Potato chips a weight-gain criminal
A new study from the Harvard School of Public Health has found that small changes in diet, lifestyle and sleep patterns are strongly linked with long term weight gain, with humble potato the single biggest offender.
Where previous studies have examined patterns of weight loss, the Harvard study examined factors in weight gain, finding changes in diet to have the biggest association with gaining weight.
“An average adult gains about one pound per year. Because the weight gain is so gradual and occurs over many years, it has been difficult for scientists and for individuals themselves to understand the specific factors that may be responsible,” said lead author Dariush Mozaffarian, associate professor in the Department of Epidemiology at HSPH and Division of Cardiovascular Medicine, Brigham and Women’s Hospital (BWH), and Harvard Medical School.
The foods associated with the biggest weight gain over the 20-year study period included potato chips, other potato foods, sugar-sweetened beverages, unprocessed meats and processed meats. On the other hand, certain foods were linked with reduced weight gain – yoghurt, nuts, fruits, wholegrains and vegetables.
One extra daily serve of potato chips alone was associated with as much as an extra 0.76kg (1.69lb) every four years, and one extra serve of potatoes in other forms, just over half a kilogram.
The research was conducted as part of the Nurses’ Health Study (NHS), the Nurses’ Health Study II (NHS II), and the Health Professionals Follow-up Study (HPFS), evaluating changes in lifestyle factors and weight gain every four years in just under 100,000 women and 22,500 men in the US.
Study participants gained an average of 1.51kg (3.35 lb) during each four-year period, which corresponded to a weight gain of 7.62kg (16.8 lb) over the 20-year period.
According to the researchers, just counting calories may not be the best way to keep a healthy diet, and other yardsticks such as fat, sugars or energy density may be misleading. Instead, they said that focusing on overall dietary quality and healthier foods and beverages is the best option.
“These findings underscore the importance of making wise food choices in preventing weight gain and obesity,” said Frank Hu, professor of nutrition and epidemiology at HSPH and senior author of the paper. “The idea that there are no ‘good’ or ‘bad’ foods is a myth that needs to be debunked.”
In particular, the researchers said that the most useful changes appeared to be reducing liquid sugars (such as soft drink) and other sweets, reducing starches and refined grains like potatoes, white bread, white rice and low-fibre cereals, reducing processed foods, and increasing minimally processed foods like fruit, vegetables, whole grains, nuts and yoghurt.
The research also showed that changes in physical activity and TV-viewing influenced changes in weight. Also, those who slept 6-8 hours a night gained less weight than those who slept less than 6 or more than 8 hours.
Overall, the weight-changes associated with any one lifestyle change were fairly small. However, together they added up, especially for diet.

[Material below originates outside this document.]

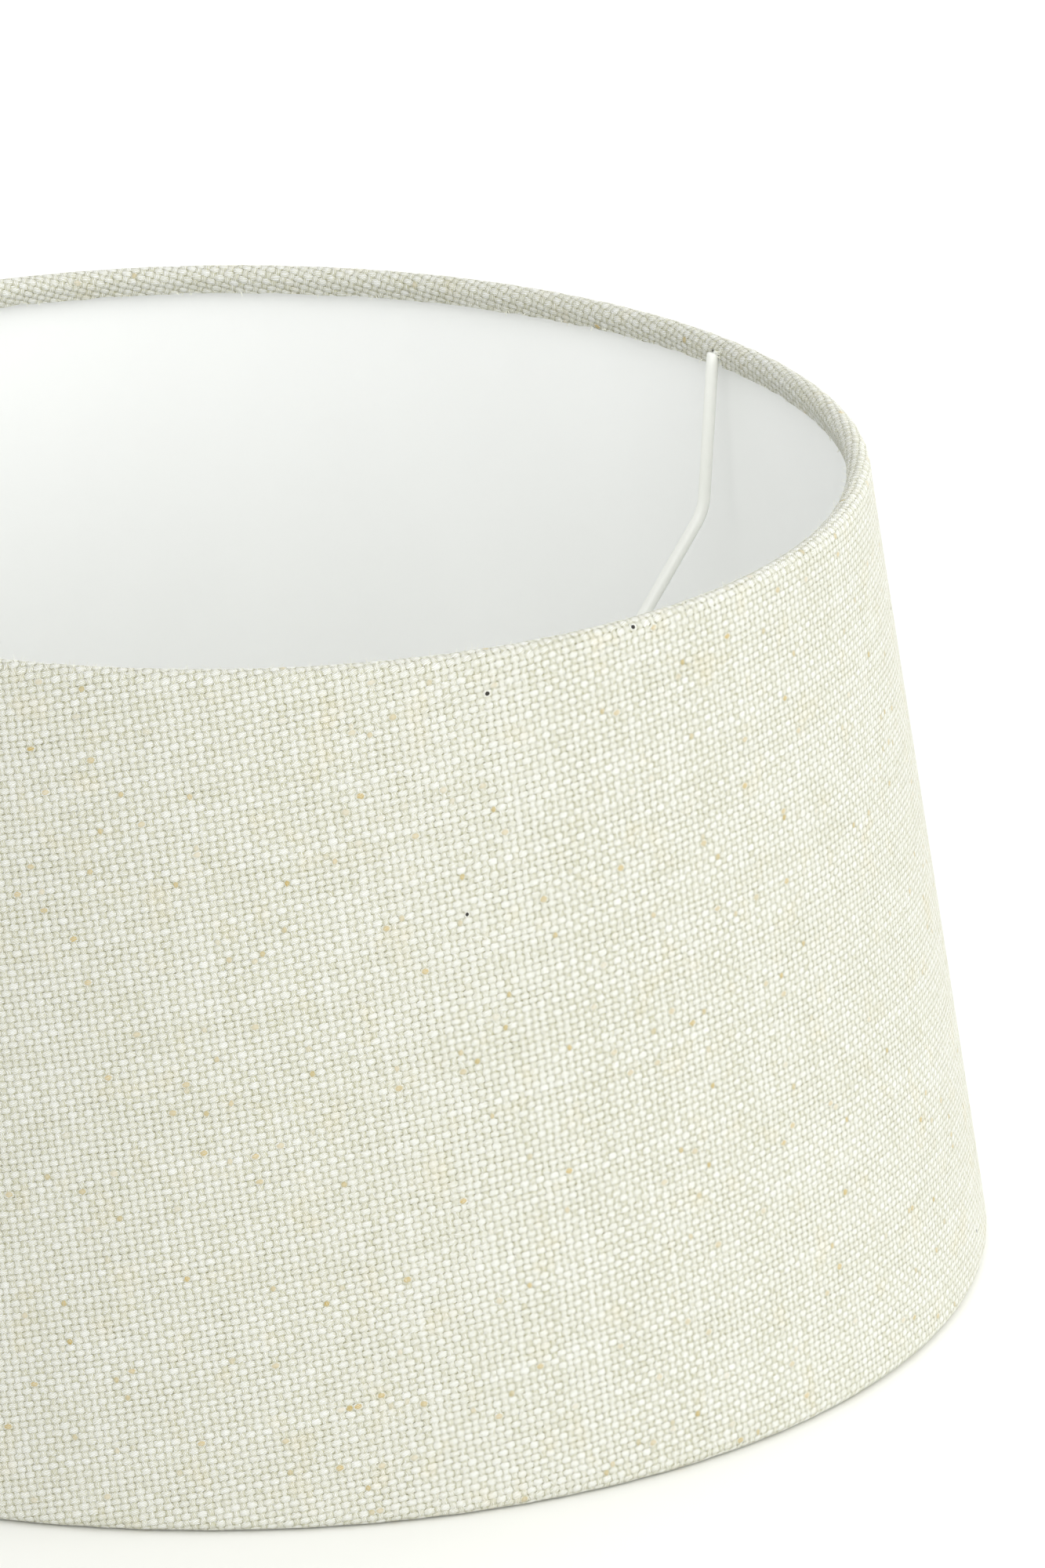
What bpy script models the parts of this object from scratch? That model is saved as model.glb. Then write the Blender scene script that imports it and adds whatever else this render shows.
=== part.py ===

“Small dietary and other lifestyle changes can together make a big difference – for bad or good,” said Mozaffarian. “This makes it easy to gain weight unintentionally, but also demonstrates the tremendous opportunity for prevention. A handful of the right lifestyle changes will go a long way.”
The full results of the study are published in the June 23, 2011 issue of the New England Journal of Medicine.